As the years progressed, the Silliman G.A.R. members began to pass away, and the remaining veterans joined their white comrades in Nyack’s Waldron post. The celebrations continued and the Black veterans who endured maintained their commitment to honoring African American servicemen and telling their stories about the struggle for freedom. Undeniably, their lasting legacy is ever-present today, as we celebrate and remember the efforts and sacrifices of the African American men and women who have served our country.

St. Charles A.M.E. Zion Church

The St. Charles African Methodist Episcopal Zion Church today stands on Valentine Road in Sparkill, New York. In 1897, the church was rebuilt in its present location; however, in the mid-1800s, free blacks and former slaves built the original church near the Rockland County line in Harrington Township, NJ, atop the Palisades.

William Thompson, a laborer, lived in the small African American community, referred to as Rockland Neighborhood officially and as Skunk Hollow by the locals. Blacks living there simply called their home the Mountain. Thompson purchased the freedom of his wife Elizabeth who had been enslaved in the New Jersey area. Just a short distance away in New York, slavery was abolished in 1827, but the state of New Jersey maintained the peculiar institution until 1865. Skunk Hollow was officially the home of 75 people and encompassed land that include today’s Palisades, Piermont, Sparkill and Closter.

In 1841, Thompson bought land from a man named Jack Earnest, one of the early black settlers of the community.
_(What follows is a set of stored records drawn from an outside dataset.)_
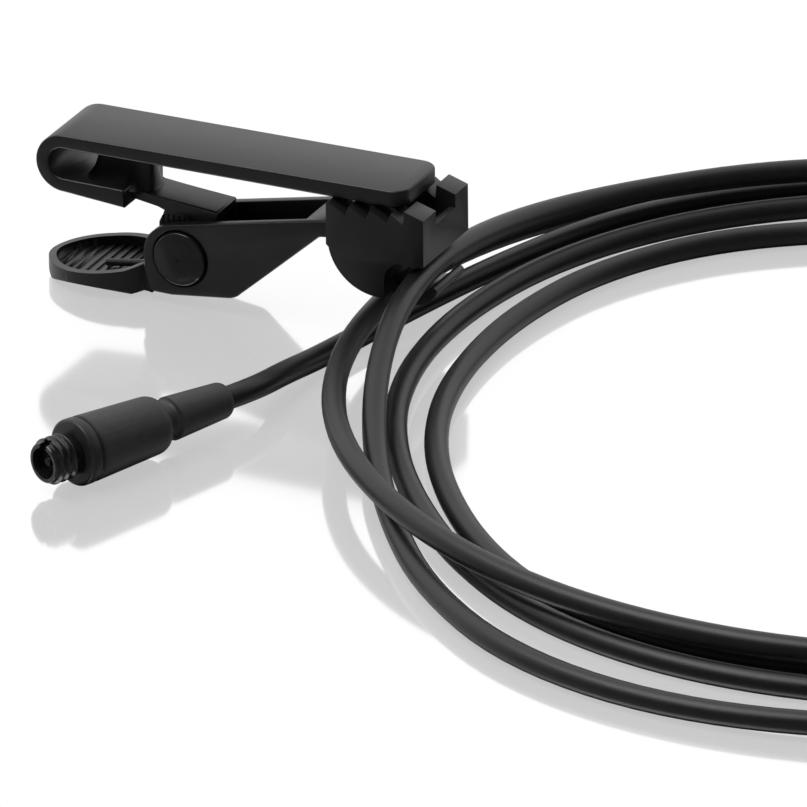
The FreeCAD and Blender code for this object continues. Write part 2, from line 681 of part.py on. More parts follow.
grille = turned("capsule_grille", [
    ("bootLength + 6.6", BORE + " - 0.45"),
    ("bootLength + 6.6", BORE),
    (FRONT, BORE),
    (FRONT, "capsuleRadius"),
    (FRONT + " + grilleLength - 0.25", "capsuleRadius"),
    (FRONT + " + grilleLength", "capsuleRadius - 0.25", "0.25"),
    (FRONT + " + grilleLength", "0"),
    (FRONT + " + grilleLength - 0.4", "0"),
    (FRONT + " + grilleLength - 0.4", BORE + " - 0.45"),
], CAPSULE)
sound_holes = new_sketch(grille, "sound_holes", "YZ_Plane", ("0", "0", FRONT + " - 0.1"))
ring(sound_holes, "0", "0", "0.25")
for k in range(6):
    ring(sound_holes, "0.95 * cos(%d)" % (60 * k), "0.95 * sin(%d)" % (60 * k), "0.25")
cut(grille, sound_holes, "grilleLength + 0.5", both=False, flip=True)


def unit(v):
    return Vector(v).normalize()


# Arc from a with direction along, to b.
def arc(a, along, b):
    chord = b - a
    reach = chord.Length / 2
    ahead = unit(chord)
    side = along - ahead * along.dot(ahead)
    if side.Length < 1e-6:
        return Part.LineSegment(a, b).toShape()
    half = math.acos(max(-1, min(1, along.dot(ahead)))) / 2
    return Part.Arc(a, (a + b) * 0.5 + unit(side) * reach * math.tan(half), b).toShape()


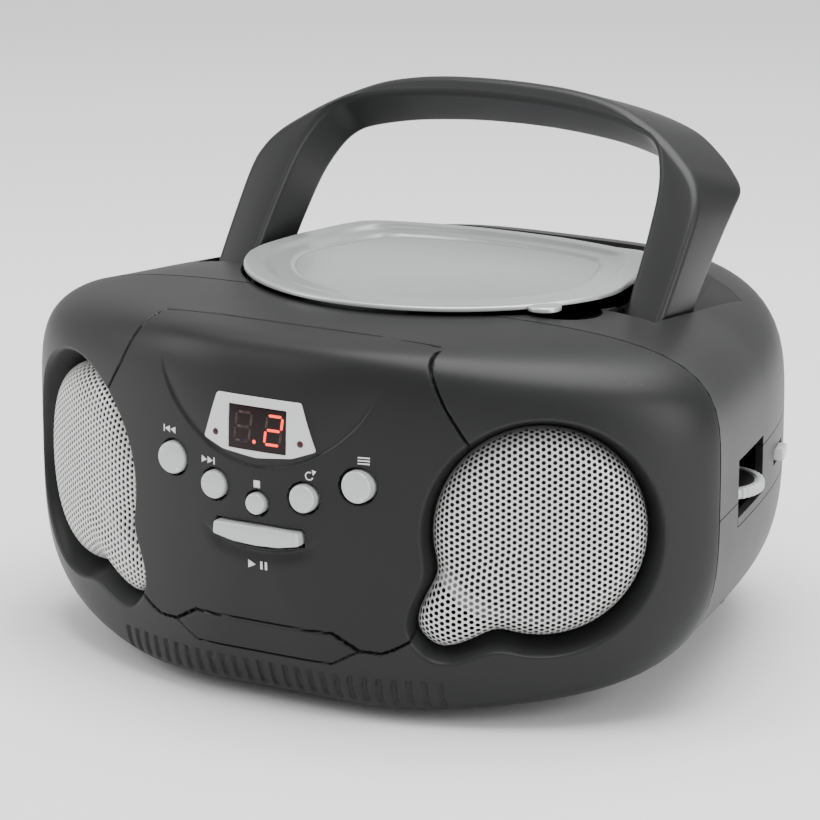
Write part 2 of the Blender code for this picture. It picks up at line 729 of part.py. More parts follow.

By 1856, William and Elizabeth deeded a small portion of the land, a 50 x 50 feet plot to the trustees of the “Methodist Episcopal Church of Colored People of the Township of Harrington.” William Thompson became its minister and supported religious life within the community of Skunk Hollow.

After William Thompson’s death in 1886, the community began to decline after a 100-year existence. Opportunities outside of the mountain community encouraged residents to relocate throughout Bergen and Rockland counties. Members from Skunk Hollow would build the new church in Sparkill and name it the St. Charles A.M.E. Zion Church.